Religion invented the concept of absolute evil. No human being could possibly contain such a spirit of malevolence and hate, but we pretend that some fallen "angel" does. I think that people use this entity as an excuse, a easy way to explain away the horrible things people do to each other. And I'm not just talking about the big things. All our petty little thoughts, our snide little acts of daily spite. And people say all the time "the devil is real, and saying that he isn't just means that he won." People want to belive in a devil rather than take responsibility for all the tiny little evils in their lives. If some dark creature possess a man and makes him kill his family then there you are! The devil made him do it. Forget that human beings are just as evil and wicked as any imaginary hobgoblin. Real evil and cruelty lies in the hearts and minds of human beings and blaming it on some archiac personification of evil doesn't change that fact. It's people that do these things, all on their little own. No one to blame. No scapegoat. Just you and me.
December 1, 2007 - Saturday 

Current mood:  blah
Let's get one thing straight from the onset. Christians stole Christmas from us, of course we call it Yule, but it's the same damned thing. On December 25 they celebrate the birth of the son of God. On December 21 we celebrate the birth of the Sun God. Pretty similar, huh? The tree? That's our's too. By the way, I love it when Christians sing "Oh, Tannenbaum". It does NOT mean Christmas tree. It means sacred tree, thank you very much. Holly and Ivy, we got that one. Even the colors on Santa Claus, although for us they mean something very different.

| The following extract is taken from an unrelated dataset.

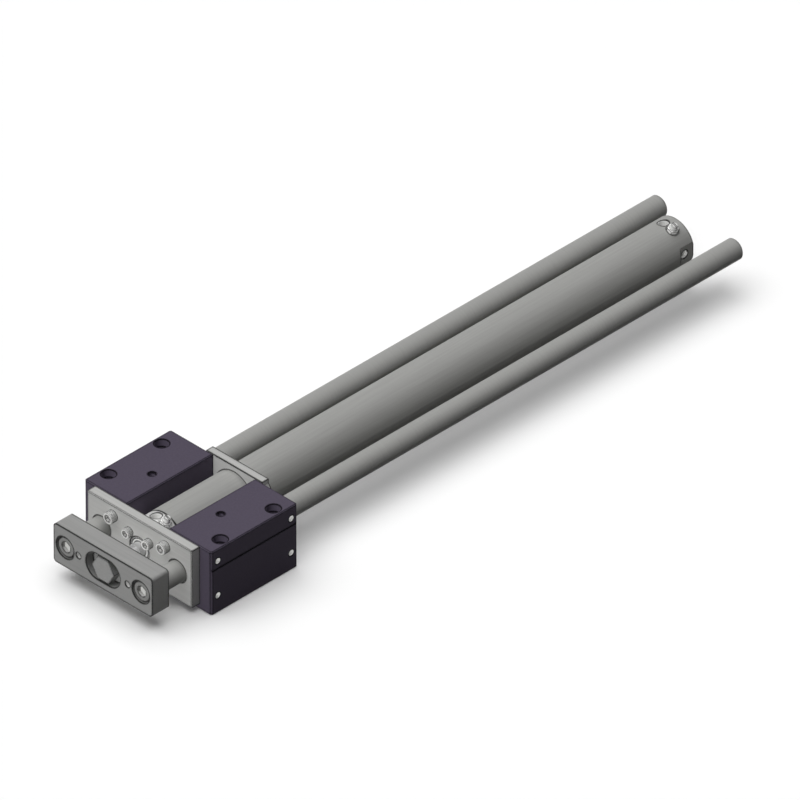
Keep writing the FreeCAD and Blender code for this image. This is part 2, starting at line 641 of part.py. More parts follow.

I'm not trying to be antagonistic. But you have to understand, for a faith that has been pushed into the fringes, it's kind of agrivating to see the great hulking majority take the credit for what are really our rituals and celebrations.

I think the first time I realized I had kind of out grown Christmas was when my brother had to literally drag me out of bed to open presents. That's a weird day for a kid, when Santa can wait, it's time for sleep.